Second, this is a lock-in amplifier (also phase-sensitive rectifier, synchronous demodulator or carrier frequency amplifier): The inductive sensor is provided with a stimulus at a fixed frequency (current or voltage). A signal processing circuit measures the respective other electrical variable using the impedance (voltage or current). The signal processing is consistent with narrowband filtering of this variable around the frequency of the stimulus with subsequent determination of the complex amplitude and quotient formation with the stimulus to determine the characteristic value. These functions can be realised either using analog electronics or largely using the means of digital signal processing and software.
The two approaches have different disadvantages.

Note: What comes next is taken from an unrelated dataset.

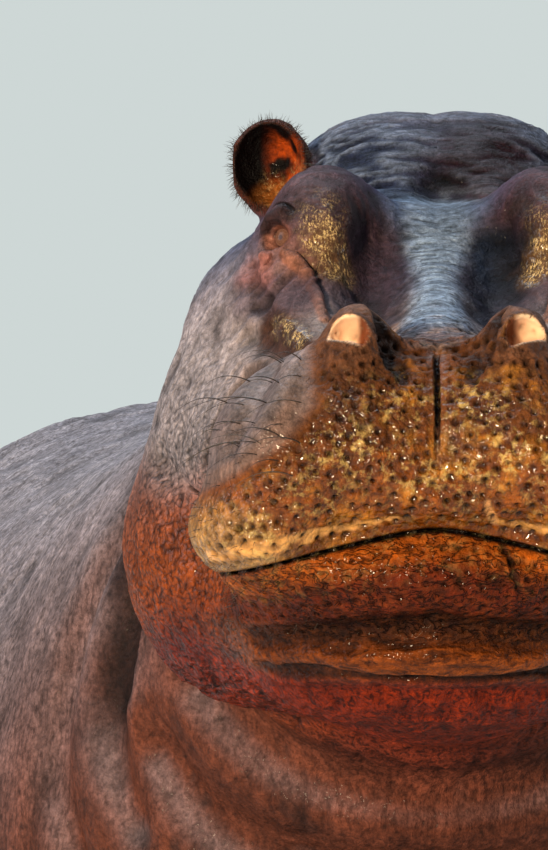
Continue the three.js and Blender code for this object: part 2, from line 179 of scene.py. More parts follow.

The resonant system has limitations for the conception of the inductive system, because only one oscillation per oscillator is possible. Multiple signals can be obtained only using multiple independent oscillators and inductive systems, which significantly increases the outlay for sensors with ratiometric or differential measurement. Furthermore, the inductive system always has frequency dependencies, i.e. it can only be designed in optimum fashion for one frequency; the frequency range of the oscillator is always a compromise. Via the alteration of the oscillation frequency, cross-sensitivities can corrupt the measurement result, for example because the inductance L in addition to the sensitivity to the measured variable is influenced by a further frequency-dependent variable. Finally, the difference between the maximum and minimum count results of the frequency measurement must exceed a minimum value for the respective demands on measurement accuracy and measurement resolution to be met. This requires a minimum measurement time, depending on frequency, that is sometimes not available at all.

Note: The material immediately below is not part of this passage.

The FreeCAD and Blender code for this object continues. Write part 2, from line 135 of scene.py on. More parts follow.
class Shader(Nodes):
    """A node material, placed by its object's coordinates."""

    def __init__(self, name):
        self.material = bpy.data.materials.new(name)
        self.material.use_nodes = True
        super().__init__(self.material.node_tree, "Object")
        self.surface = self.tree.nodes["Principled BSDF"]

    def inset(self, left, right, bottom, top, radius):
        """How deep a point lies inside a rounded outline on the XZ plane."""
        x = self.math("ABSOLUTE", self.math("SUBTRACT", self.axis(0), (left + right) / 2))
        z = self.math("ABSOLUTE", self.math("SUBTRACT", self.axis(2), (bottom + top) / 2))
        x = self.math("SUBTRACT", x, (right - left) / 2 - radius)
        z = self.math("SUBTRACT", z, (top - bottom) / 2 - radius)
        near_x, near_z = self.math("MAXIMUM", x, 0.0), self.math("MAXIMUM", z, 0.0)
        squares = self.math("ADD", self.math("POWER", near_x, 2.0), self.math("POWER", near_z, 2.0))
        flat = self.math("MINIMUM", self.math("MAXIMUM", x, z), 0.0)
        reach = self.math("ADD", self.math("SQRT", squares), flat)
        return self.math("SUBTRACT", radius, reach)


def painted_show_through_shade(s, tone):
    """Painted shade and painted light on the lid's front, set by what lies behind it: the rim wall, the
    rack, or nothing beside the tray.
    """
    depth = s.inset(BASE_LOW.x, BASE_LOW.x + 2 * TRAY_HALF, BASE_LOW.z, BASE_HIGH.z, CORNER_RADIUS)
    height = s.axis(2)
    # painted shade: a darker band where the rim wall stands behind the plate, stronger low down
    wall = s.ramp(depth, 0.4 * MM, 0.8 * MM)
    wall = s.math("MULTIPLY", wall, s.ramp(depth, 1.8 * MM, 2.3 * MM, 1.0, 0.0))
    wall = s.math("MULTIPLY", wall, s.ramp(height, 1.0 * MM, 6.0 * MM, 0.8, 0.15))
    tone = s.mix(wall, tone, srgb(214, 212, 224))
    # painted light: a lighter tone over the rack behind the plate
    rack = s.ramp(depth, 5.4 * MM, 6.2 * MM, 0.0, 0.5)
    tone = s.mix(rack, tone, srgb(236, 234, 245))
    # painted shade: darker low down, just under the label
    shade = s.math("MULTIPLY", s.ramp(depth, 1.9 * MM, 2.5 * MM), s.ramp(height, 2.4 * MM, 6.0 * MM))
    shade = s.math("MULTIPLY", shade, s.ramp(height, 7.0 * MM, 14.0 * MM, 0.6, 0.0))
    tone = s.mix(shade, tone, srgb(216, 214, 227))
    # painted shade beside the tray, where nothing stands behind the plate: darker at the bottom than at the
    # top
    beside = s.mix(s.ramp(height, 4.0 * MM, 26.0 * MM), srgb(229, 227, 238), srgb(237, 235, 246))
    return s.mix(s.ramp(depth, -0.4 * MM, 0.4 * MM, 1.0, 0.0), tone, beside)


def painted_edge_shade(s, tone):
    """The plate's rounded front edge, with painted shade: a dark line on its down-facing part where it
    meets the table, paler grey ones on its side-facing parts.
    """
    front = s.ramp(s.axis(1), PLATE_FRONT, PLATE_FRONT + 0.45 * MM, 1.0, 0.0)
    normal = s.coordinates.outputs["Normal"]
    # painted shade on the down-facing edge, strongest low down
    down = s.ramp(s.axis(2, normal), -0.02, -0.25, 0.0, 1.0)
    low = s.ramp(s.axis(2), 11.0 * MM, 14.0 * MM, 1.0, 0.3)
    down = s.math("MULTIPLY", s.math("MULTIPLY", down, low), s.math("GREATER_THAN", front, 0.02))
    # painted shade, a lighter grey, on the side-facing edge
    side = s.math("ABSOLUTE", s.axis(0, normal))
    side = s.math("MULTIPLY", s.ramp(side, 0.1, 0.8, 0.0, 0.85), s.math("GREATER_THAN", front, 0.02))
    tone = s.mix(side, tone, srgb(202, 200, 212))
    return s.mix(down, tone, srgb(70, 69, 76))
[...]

The lock-in amplifier, by contrast, operates at a constant frequency, but also requires a stimulus at this frequency. The frequency of these enforced oscillations is freely selectable, but the frequency dependency of the inductive system means that this is an inconsistency for operation at resonance, i.e. with oscillations at the natural frequency. It is thus not possible for the following advantages of resonance to be used: The inductive system, operated as a resonator, is already a filter by virtue of its being able to achieve at its natural frequency a particularly high amplitude that facilitates the measurement. Interference whose frequency differs significantly from this frequency is rejected by the filter action. Furthermore, the power requirement of the inductive system to maintain the oscillation is at its lowest at resonance if all other parameters remain the same. For a given power of the stimulus, a particularly high amplitude is therefore possible. These two advantages are naturally the same substantive matter, once from the point of view of the measurement and once from the point of view of the stimulus.